> [GIVEN REQUEST] For the data below, work out how many lines include the string "Blender" and report only the number.

start

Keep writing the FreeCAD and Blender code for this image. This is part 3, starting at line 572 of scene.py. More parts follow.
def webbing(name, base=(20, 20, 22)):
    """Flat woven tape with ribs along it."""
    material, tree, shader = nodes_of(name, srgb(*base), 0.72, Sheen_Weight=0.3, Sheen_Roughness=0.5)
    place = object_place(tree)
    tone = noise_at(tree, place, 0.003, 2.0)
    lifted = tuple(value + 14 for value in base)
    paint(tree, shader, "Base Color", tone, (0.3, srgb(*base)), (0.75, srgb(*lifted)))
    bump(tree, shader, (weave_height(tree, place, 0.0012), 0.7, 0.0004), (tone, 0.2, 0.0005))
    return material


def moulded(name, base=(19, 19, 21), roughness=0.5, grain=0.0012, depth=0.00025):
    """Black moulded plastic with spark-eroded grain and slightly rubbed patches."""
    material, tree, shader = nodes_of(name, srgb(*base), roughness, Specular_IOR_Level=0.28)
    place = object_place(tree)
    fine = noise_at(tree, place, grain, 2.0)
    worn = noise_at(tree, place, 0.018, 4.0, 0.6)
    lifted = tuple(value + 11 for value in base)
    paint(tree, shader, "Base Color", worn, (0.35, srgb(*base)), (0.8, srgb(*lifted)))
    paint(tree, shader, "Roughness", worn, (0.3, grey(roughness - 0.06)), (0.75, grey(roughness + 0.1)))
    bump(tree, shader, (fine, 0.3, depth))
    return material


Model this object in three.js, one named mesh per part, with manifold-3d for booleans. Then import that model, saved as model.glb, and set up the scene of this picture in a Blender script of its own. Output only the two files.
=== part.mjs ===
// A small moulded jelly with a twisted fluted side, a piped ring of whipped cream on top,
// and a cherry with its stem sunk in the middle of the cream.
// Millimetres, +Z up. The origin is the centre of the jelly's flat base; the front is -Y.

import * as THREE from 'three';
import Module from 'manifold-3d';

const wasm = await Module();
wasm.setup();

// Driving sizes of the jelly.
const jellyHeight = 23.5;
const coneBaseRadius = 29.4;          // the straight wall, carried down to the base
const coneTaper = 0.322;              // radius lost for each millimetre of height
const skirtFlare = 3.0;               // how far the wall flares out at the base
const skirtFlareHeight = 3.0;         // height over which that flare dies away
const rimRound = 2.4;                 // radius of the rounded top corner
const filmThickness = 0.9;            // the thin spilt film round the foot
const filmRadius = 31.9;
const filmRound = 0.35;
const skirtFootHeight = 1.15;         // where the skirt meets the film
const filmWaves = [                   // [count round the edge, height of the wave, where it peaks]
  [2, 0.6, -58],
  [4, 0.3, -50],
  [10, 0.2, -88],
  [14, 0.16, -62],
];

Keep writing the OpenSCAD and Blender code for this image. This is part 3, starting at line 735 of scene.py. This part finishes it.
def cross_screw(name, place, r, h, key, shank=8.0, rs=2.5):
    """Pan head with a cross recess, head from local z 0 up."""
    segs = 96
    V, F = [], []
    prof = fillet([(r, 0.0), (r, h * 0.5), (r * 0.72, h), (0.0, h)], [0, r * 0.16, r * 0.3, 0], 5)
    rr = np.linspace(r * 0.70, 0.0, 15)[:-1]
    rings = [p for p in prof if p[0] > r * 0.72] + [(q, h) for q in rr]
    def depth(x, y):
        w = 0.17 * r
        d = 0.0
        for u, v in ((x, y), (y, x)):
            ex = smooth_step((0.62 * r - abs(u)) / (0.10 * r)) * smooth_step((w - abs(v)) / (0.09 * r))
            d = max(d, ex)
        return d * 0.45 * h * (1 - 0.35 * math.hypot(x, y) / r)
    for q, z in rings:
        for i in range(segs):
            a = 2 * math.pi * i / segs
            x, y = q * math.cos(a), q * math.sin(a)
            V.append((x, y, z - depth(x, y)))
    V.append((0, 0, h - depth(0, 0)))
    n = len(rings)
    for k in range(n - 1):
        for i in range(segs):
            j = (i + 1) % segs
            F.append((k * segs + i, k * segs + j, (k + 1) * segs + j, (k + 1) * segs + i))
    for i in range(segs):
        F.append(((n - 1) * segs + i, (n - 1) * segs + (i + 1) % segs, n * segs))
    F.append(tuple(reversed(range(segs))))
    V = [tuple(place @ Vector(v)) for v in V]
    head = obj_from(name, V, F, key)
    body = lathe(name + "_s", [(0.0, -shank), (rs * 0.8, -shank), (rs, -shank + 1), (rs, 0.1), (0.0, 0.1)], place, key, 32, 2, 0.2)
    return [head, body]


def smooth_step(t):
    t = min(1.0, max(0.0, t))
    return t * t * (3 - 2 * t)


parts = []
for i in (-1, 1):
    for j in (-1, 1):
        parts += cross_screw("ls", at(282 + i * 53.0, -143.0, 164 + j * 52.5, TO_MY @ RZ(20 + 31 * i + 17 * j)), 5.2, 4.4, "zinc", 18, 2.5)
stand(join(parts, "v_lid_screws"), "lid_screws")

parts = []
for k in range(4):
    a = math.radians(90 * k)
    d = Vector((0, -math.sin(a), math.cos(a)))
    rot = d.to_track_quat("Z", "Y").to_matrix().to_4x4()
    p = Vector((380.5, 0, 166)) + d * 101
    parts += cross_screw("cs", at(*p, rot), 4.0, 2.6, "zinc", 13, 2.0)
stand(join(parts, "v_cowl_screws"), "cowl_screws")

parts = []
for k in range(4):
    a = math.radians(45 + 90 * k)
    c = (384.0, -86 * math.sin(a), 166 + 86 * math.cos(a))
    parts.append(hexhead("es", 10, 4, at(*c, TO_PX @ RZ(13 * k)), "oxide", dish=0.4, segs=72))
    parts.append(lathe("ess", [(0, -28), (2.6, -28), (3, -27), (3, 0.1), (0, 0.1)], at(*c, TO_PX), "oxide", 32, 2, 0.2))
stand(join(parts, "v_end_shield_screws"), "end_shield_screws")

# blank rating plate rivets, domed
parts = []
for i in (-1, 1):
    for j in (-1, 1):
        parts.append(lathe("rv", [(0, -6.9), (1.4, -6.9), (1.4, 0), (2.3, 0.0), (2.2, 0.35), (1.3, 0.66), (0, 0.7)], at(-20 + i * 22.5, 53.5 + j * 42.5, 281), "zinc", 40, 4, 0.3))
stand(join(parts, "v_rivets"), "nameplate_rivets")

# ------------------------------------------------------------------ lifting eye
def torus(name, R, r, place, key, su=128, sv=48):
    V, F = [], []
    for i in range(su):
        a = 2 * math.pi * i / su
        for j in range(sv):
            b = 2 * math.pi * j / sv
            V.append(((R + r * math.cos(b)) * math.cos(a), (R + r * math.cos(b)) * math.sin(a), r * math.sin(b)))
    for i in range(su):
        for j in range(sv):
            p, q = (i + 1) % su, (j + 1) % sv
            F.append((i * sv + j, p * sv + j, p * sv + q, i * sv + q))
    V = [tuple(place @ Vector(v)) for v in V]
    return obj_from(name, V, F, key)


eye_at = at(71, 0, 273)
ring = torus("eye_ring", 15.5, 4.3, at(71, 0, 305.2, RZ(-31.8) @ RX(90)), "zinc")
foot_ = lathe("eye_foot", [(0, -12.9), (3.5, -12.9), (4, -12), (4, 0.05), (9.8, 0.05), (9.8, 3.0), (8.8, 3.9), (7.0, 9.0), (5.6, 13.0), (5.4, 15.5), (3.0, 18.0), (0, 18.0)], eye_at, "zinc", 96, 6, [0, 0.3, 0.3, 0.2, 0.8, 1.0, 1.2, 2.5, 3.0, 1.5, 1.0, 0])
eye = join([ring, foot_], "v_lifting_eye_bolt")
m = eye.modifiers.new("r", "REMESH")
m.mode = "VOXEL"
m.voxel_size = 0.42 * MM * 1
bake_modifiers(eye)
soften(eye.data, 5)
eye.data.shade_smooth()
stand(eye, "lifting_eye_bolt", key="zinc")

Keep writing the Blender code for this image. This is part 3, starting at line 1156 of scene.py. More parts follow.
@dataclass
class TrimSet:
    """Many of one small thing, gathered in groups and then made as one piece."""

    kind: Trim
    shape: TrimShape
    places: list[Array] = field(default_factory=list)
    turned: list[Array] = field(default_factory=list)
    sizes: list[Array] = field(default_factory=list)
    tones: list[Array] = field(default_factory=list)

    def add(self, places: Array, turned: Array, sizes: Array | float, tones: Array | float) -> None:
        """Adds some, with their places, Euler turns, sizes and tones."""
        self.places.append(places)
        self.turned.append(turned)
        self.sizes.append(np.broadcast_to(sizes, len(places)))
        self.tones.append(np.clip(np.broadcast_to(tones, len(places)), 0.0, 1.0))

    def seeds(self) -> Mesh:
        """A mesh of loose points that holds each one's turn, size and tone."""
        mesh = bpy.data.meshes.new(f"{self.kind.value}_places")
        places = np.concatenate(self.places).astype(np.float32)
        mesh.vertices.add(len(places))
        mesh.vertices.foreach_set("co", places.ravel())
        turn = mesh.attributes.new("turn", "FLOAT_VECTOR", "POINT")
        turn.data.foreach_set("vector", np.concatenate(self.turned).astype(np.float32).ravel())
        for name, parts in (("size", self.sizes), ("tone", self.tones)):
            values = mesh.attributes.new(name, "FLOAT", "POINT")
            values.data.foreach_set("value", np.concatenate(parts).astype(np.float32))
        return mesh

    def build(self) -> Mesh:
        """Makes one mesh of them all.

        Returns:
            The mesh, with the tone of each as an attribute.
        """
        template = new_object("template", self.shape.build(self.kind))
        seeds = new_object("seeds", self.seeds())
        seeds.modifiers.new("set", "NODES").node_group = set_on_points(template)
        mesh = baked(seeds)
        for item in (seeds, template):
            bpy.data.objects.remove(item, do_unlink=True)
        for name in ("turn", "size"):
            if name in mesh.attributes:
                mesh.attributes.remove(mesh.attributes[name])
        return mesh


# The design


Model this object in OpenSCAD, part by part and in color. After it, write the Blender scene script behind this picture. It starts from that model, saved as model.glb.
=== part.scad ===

end

> [FINISHED TASK] 5